In “States Waiting in the Wings: Population Distribution and the End of the Roman Republic”, Michael Crawford starts with the work of Brunt and analyses the growth of alternate states within the territory controlled by Rome, such as Sertorius in Spain in the 70s, Pompey in the east in the 60s and Caesar in Gaul in the 50s. Crawford argues that the rise of these statelets and their Roman rulers saw both a weakening of the central Republican power and the rise of the dynasts who would come to end the Republic. Furthermore, Crawford argues that the rise of these states led to an increase in the number of Roman citizens, which could account for the high count of the Roman population. This is an excellent chapter to draw the book to a conclusion, with the end of the Roman Republic.

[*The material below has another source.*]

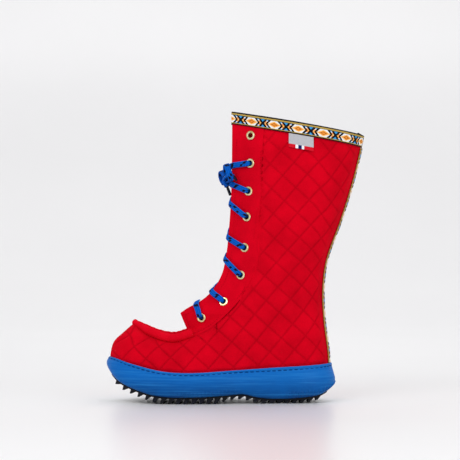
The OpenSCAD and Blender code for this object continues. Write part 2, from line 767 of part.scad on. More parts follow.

To conclude, this is an excellent work drawing together the key scholars in the field and presents fresh research on one of the fundamental aspects of the history of the Roman Republic. It will be an indispensable one volume collection for any Roman historian.
Notes
1. Ridley, R.T. (2000). ” Leges agrariae : myths ancient and modern” CPh 95, 459+-467.
2. Goldstone, J.A. (1991). Revolution and Rebellion in the Early Modern World (Berkeley).